We’re now into the Apostles’ Fast, the variable-length fasting period between the Monday after All Saints (for Orthodoxy, the Sunday after Pentecost) and the feast of the Apostles, Peter and Paul, on 29 June. Our men’s group at All Saints parish wanted to go out to a pub after our last meeting, which is today, but because of the fast, we did it last Sunday. While all the rest of America has been cranking up the grill and getting back into barbecue-form, the Orthodox take a few weeks off to discipline the body for the sake of the soul.
Pretty crazy, if you ask me.
I’ve been noticing how what once was a way of life for me, in terms of my religion and faith, I’m both becoming more conscious of and more annoyed by its evidence in my own life and that of the culture around me.
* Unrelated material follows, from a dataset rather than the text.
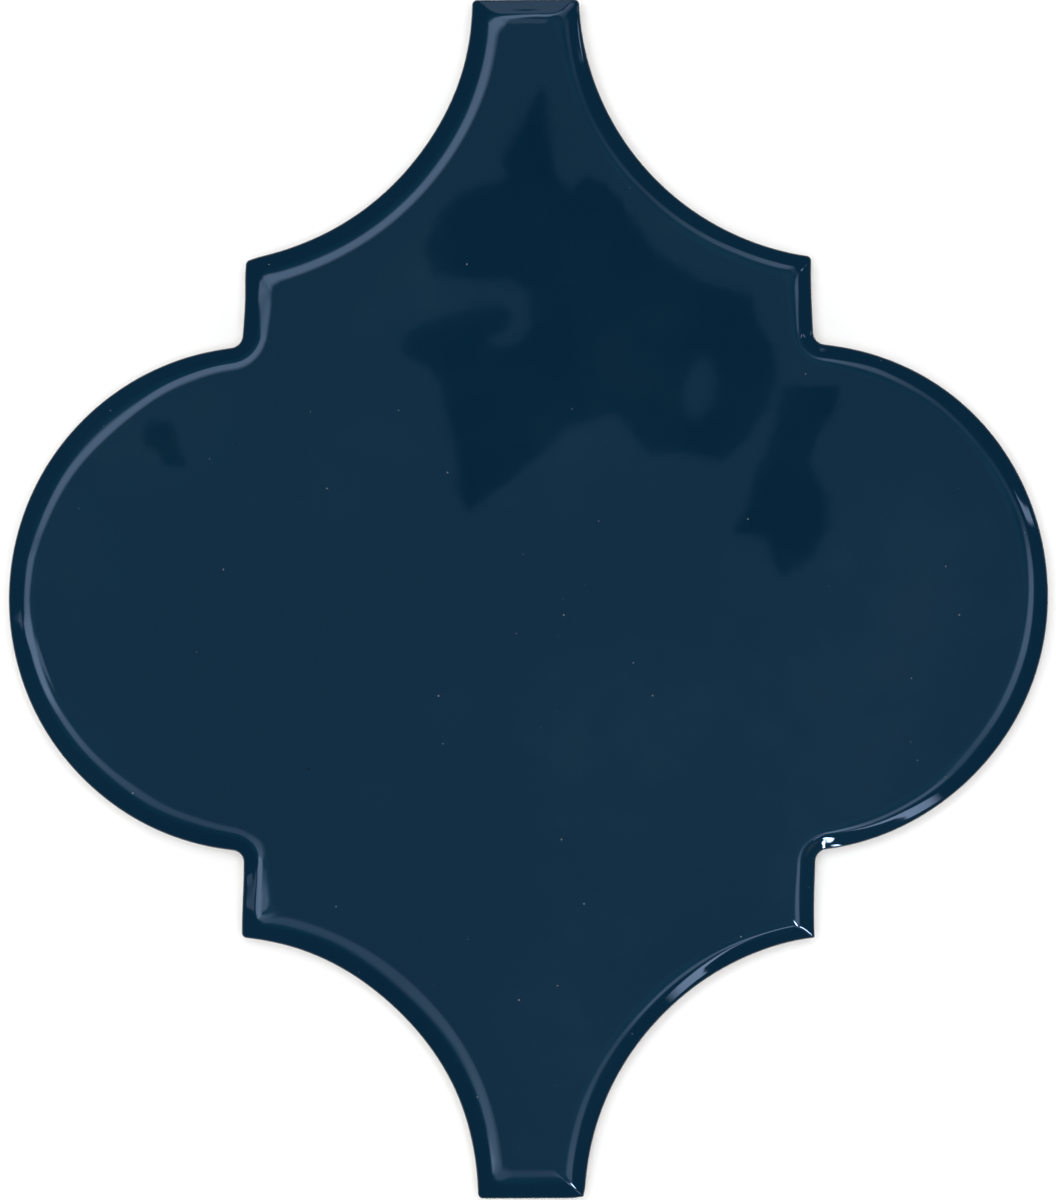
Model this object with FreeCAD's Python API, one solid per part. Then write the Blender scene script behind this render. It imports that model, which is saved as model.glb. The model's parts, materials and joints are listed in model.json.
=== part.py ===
import FreeCAD, Part
import math
import os

# An arabesque (lantern) wall tile, pressed and fired as one piece of glazed clay. It lies on its back
# with the glazed face up. X runs from lobe to lobe, Y from neck end to neck end, Z up through the
# thickness, and the origin is the middle of the back. All sizes are in millimetres.
#
# The outline tessellates with itself: the round lobes of one tile nest in the hollow flanks of its
# four diagonal neighbours and its neck ends meet those of the tiles above and below, with the same
# grout joint all round. So the outline follows from a few sizes and from that joint.

# Driving dimensions of the outline
lobe_radius = 31.8
lobe_spacing = 66.4          # between the centres of the two lobes
neck_width = 13.4            # of each flat neck end
shoulder_side = 11.0         # straight side between the notch and the shoulder tip
grout_joint = 1.5            # gap that the laid pattern leaves between two tiles
notch_radius = 1.5           # inside corner where a lobe meets the straight side
tip_radius = 0.5             # outside corners, at the edge of the tile

# Driving dimensions of the section
thickness = 8.0
bevel_run = 2.3              # width of the sloping rim, seen from above
bevel_drop = 1.0             # how far the rim falls from the face
crest_roll = 1.0             # how far the soft roll over the crest reaches into the face
face_corner_radius = 0.3     # outside corners of the flat face, inside that roll
arris_radius = 0.4           # roll from the rim into the upright side
back_chamfer = 0.4           # broken edge all round the back

# Driving dimensions of the keying grooves in the back
key_pitch = 8.0
key_width = 4.0
key_depth = 0.6
key_margin = 4.0             # plain rim left between the grooves and the edge

# Sizes that follow from the pattern
flank_radius = lobe_radius + grout_joint
lobe_x = lobe_spacing / 2
flank_x = neck_width / 2 + flank_radius
shoulder_x = (lobe_x + flank_x - grout_joint) / 2
notch_y = math.sqrt(lobe_radius**2 - (shoulder_x - lobe_x)**2)
tip_y = notch_y + shoulder_side
flank_y = tip_y + math.sqrt(flank_radius**2 - (flank_x - shoulder_x)**2)
tile_width = lobe_spacing + 2 * lobe_radius
tile_length = 2 * flank_y - grout_joint

# Sizes that follow from the section
rim_height = thickness - bevel_drop
crest_tip_radius = crest_roll + face_corner_radius
bevel_slope = math.atan2(bevel_drop, bevel_run)
crest_radius = crest_roll / math.tan(bevel_slope / 2)


def unit(vector):
    """The direction of a plane vector (x, y)."""
    size = math.hypot(vector[0], vector[1])
    return vector[0] / size, vector[1] / size


def towards(start, end, distance):
    """The point that lies at a distance from start on the way to end."""
    direction = unit((end[0] - start[0], end[1] - start[1]))
    return start[0] + distance * direction[0], start[1] + distance * direction[1]


def corner_radius(inset):
    """Radius of the outside corners on the outline moved in by inset: it grows towards the crest."""
    share = min(inset / bevel_run, 1.0)
    return tip_radius + share * (crest_tip_radius - tip_radius)


def quarter(inset):
    """The curves of one quarter of the outline, moved in by inset, from the outermost point of the
    lobe to the neck end. Each is (start, end, centre), or (start, end, None) where it is straight."""
    corner = corner_radius(inset)
    lobe = (lobe_x, 0.0)
    flank = (flank_x, flank_y)
    side_x = shoulder_x - inset
    end_y = tile_length / 2 - inset
    notch_reach = lobe_radius + notch_radius
    notch_x = shoulder_x + notch_radius
    notch = (notch_x, math.sqrt(notch_reach**2 - (notch_x - lobe_x)**2))
    corner_reach = flank_radius + inset + corner
    tip_x = side_x - corner
    tip = (tip_x, flank_y - math.sqrt(corner_reach**2 - (flank_x - tip_x)**2))
    neck_y = end_y - corner
    neck = (flank_x - math.sqrt(corner_reach**2 - (flank_y - neck_y)**2), neck_y)

    outermost = (lobe_x + lobe_radius - inset, 0.0)
    leaves_lobe = towards(lobe, notch, lobe_radius - inset)
    meets_side = (side_x, notch[1])
    leaves_side = (side_x, tip[1])
    meets_flank = towards(flank, tip, flank_radius + inset)
    leaves_flank = towards(flank, neck, flank_radius + inset)
    meets_end = (neck[0], end_y)
    return [
        (outermost, leaves_lobe, lobe),
        (leaves_lobe, meets_side, notch),
        (meets_side, leaves_side, None),
        (leaves_side, meets_flank, tip),
        (meets_flank, leaves_flank, flank),
        (leaves_flank, meets_end, neck),
    ]


def mirrored(curves, flip_x, flip_y):
    """A quarter's curves in another quadrant. One mirror reverses the way round, so the list turns too."""
    def place(point):
        return None if point is None else (point[0] * flip_x, point[1] * flip_y)

    moved = [(place(start), place(end), place(centre)) for start, end, centre in curves]
    if flip_x * flip_y < 0:
        moved = [(end, start, centre) for start, end, centre in reversed(moved)]
    return moved


def edge(start, end, centre, height):
    """A straight edge, or the shorter arc round centre, at one height."""
    first = FreeCAD.Vector(start[0], start[1], height)
    last = FreeCAD.Vector(end[0], end[1], height)
    if centre is None:
        return Part.LineSegment(first, last).toShape()
    radius = math.hypot(start[0] - centre[0], start[1] - centre[1])
    chord_middle = ((start[0] + end[0]) / 2, (start[1] + end[1]) / 2)
    middle = towards(centre, chord_middle, radius)
    return Part.Arc(first, FreeCAD.Vector(middle[0], middle[1], height), last).toShape()


def outline(inset, height):
    """The closed outline of the tile, moved in by inset, at one height."""
    base = quarter(inset)
    upper_right = mirrored(base, 1, 1)
    upper_left = mirrored(base, -1, 1)
    lower_left = mirrored(base, -1, -1)
    lower_right = mirrored(base, 1, -1)
    upper_end = (upper_right[-1][1], upper_left[0][0], None)
    lower_end = (lower_left[-1][1], lower_right[0][0], None)
    curves = [*upper_right, upper_end, *upper_left, *lower_left, lower_end, *lower_right]
    return Part.Wire([edge(start, end, centre, height) for start, end, centre in curves])


def edges_at(solid, height):
    """The edges of a solid that lie level at one height."""
    level = 1e-6
    return [
        one
        for one in solid.Edges
        if abs(one.BoundBox.ZMin - height) < level and abs(one.BoundBox.ZMax - height) < level
    ]


def pressed_body():
    """The tile without its back grooves: a broken lower edge, upright sides, and a sloping rim that
    rolls over into the flat face."""
    foot = Part.makeLoft([outline(back_chamfer, 0.0), outline(0.0, back_chamfer)], True, True)
    upright = Part.Face(outline(0.0, back_chamfer)).extrude(FreeCAD.Vector(0, 0, rim_height - back_chamfer))
    rim = Part.makeLoft([outline(0.0, rim_height), outline(bevel_run, thickness)], True, True)
    body = upright.fuse([foot, rim]).removeSplitter()
    body = body.makeFillet(crest_radius, edges_at(body, thickness))
    return body.makeFillet(arris_radius, edges_at(body, rim_height))


def key_grooves():
    """Shallow straight grooves across the back, which the tile adhesive keys into. They stop short of
    the edge, and the middle of the back is a rib."""
    field = Part.Face(outline(key_margin, 0.0)).extrude(FreeCAD.Vector(0, 0, key_depth))
    count = int((tile_length / 2 - key_margin) / key_pitch)
    bars = []
    for number in range(-count, count):
        middle = (number + 0.5) * key_pitch
        corner = FreeCAD.Vector(-tile_width / 2, middle - key_width / 2, 0)
        bars.append(Part.makeBox(tile_width, key_width, key_depth, corner))
    return field.common(Part.makeCompound(bars))


def arabesque_tile():
    """The whole tile, one solid."""
    return pressed_body().cut(key_grooves())


os.makedirs("parts", exist_ok=True)
tile = arabesque_tile()
tile.exportStep("parts/arabesque_tile.step")
box = tile.optimalBoundingBox(False, False)
print(f"tile {box.XLength:.2f} x {box.YLength:.2f} x {box.ZLength:.2f} mm, {len(tile.Faces)} faces")
print(f"width {tile_width:.2f}, length {tile_length:.2f}, volume {tile.Volume / 1000:.2f} cm3")
print(f"solids {len(tile.Solids)}, valid {tile.isValid()}")
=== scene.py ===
# %% [markdown]
# # An arabesque wall tile
#
# This lesson dresses one glazed wall tile of the lantern shape: two round lobes, four stepped shoulders,
# four hollow flanks and a flat neck end above and below. The tile lies on its back and the camera looks
# straight down on it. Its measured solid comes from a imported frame, so every size here follows from that
# solid, and all that this file adds is what the eye sees: the soft pressed rim, the slow swell of the
# glaze, the bare clay underneath, and the light of a plain studio.

# %% Load the measured tile
import json
import math

import bmesh
import bpy
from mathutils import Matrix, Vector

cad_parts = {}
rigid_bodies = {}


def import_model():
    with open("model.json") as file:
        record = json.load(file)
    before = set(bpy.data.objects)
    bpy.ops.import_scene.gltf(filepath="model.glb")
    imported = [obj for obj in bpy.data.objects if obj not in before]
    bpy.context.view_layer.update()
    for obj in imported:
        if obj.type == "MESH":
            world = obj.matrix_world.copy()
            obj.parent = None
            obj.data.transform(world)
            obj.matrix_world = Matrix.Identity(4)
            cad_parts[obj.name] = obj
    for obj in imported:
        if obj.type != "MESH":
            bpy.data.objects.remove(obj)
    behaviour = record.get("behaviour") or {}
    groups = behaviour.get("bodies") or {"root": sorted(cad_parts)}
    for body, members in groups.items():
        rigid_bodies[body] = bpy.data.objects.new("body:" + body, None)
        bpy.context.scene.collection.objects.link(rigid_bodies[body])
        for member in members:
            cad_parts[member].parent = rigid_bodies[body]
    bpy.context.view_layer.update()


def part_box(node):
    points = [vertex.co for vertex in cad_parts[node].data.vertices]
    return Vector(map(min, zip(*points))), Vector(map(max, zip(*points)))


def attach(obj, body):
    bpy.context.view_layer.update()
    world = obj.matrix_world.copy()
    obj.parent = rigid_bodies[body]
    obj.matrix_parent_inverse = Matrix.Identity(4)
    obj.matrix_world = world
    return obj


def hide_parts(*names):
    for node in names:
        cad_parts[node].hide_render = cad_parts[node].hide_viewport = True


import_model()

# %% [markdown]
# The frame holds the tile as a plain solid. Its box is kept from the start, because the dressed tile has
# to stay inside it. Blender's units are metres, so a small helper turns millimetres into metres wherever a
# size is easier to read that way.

NODE = "arabesque_tile"
tile_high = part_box(NODE)[1]


def mm(value):
    """Metres from millimetres."""
    return value / 1000


HALF_WIDTH = tile_high.x
HALF_LENGTH = tile_high.y
THICKNESS = tile_high.z
print(f"solid: {HALF_WIDTH * 2000:.2f} x {HALF_LENGTH * 2000:.2f} x {THICKNESS * 1000:.2f} mm")

# %% [markdown]
# ## The outline
#
# A lantern tile nests in itself. The round lobes of one tile sit in the hollow flanks of its four diagonal
# neighbours, with the same grout joint everywhere. So a flank is an arc of the lobe's radius plus the
# joint, and its centre is where the neighbour's lobe has its own. Only four sizes are chosen here. The
# rest follows from them and from the box of the solid.

# %% Work out the outline's centres
LOBE_RADIUS = mm(31.8)
NECK_WIDTH = mm(13.4)
GROUT_JOINT = mm(1.5)
NOTCH_RADIUS = mm(1.5)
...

I’m speaking, of course, about self-interest.
I came of age, faith-wise, in a conservative evangelical youth culture which on the one hand said, “It’s not what you get out of worship, but what you give to it,” but then spent a lot of energy and money catering to almost my every whim. Sermons were evaluated on the basis of what it did to me. This could range from being convicted of sin to being comforted, but the focus was on what happened inside me. My Protestant paradigm for spiritual growth was a continuous gauging of “where I was at” in terms of my faith walk. This evaluation was not usually done in conjunction with anyone else except me. I might use teachings that I had gotten from sermons, books and conferences to do that evaluation, but it was me evaluating myself. I might go for weeks without a sense of nearness to the Lord, and even if I remained steadfast in my Christian duties, this time of dryness was seen as a problem to be fixed. Maybe having more quiet times, listening to more Christian music, doing more Bible study. One could not rest until one once again felt close to God. How did one know that? By how one felt. (Conversely, one could be derelict in many of one’s Christian duties, but so long as one felt close to the Lord, one’s spiritual life was not deemed to be in any significant trouble.)
This, of course, was how I turned to Orthodoxy in the first place. I didn’t like what I’d seen at the Episcopal seminary I was then going to, nor what was happening in the Episocpal Church at large, so when I sort of by happenstance began looking at Orthodoxy, I looked at it in terms of where it fit me and my preferences. It definitely had the “high church liturgy” that as an Anglo-Catholic leaning Episcopalian I liked. It definitely matched my theology more. And there was a certain sense of “being different” that Orthodoxy afforded me: I could stand out against mass churchianity.
How adolescent and self-absorbed!
But clearly I didn’t know better. In fact, the first time I consciously remember that my me-centered religion wasn’t going to fit very well into Orthodoxy was when I had received a reply from my now-parish-priest, Father Patrick with regard to my bellyaching about fitting my career goals in with being assigned a parish in Podunkville, Illinois. Father’s reply was a single line: He wouldn’t entertain any thoughts of going anywhere else than where his bishop sent him. There was no commiserating: “Oh, yes, Clifton, this must be a difficult challenge for you.” Just: “What else do you expect?”
Then there was all the standing for Orthodox worship. I shuffled from foot-to-foot. I was continuously looking at my watch. I noted that the Antiochian prayerbook made rubrical provision for sitting at certain points in the service; why didn’t this parish do that?
But perhaps the quintessential example of my trying to form Orthodoxy into my own image came in the arena of fasting. I would go to Father Patrick again and again and ask his advice with regard to strengthening the Advent or Lenten fasts. But I quickly learned that Father wasn’t going to put any restrictions on my diet except for meatless Wednesdays and Fridays. “That’s it?!” I asked myself. Ah, but I was wiser than Father Patrick and all of the Orthodox Church, I would add more rigor to these fasts. I would skip breakfast or lunch, or even plan to fast all of Holy Week, like the monks. Every time I would fail. Every time, Father Patrick would look at me gravely, knowing that though I meant well, this sort of autonomous authority was not good for my soul.
I have thoroughly enjoyed learning more about the Faith and Tradition of the Church. The more familiar I get with the Liturgy, the better are my private prayers. The more I invoke the saints’ prayers, the more frequent are the Lord’s blessings on us.
But when it comes to giving up the heresy and idolatry of the religion of Me, I’ve got a long way to go.
Father won’t allow me to practice the Apostle’s Fast–mainly for Anna and Sofie’s sake. Anna is nursing and doesn’t need to restrict her diet. Or at least that’s the spoken reason. I’m beginning to see that by refusing me this sort of participation in the Church’s askesis, Father is actually getting me to fast in the way that is really the whole point of it all: killing my old self-absorbed man, so that the new creation in Christ can be given room to grow.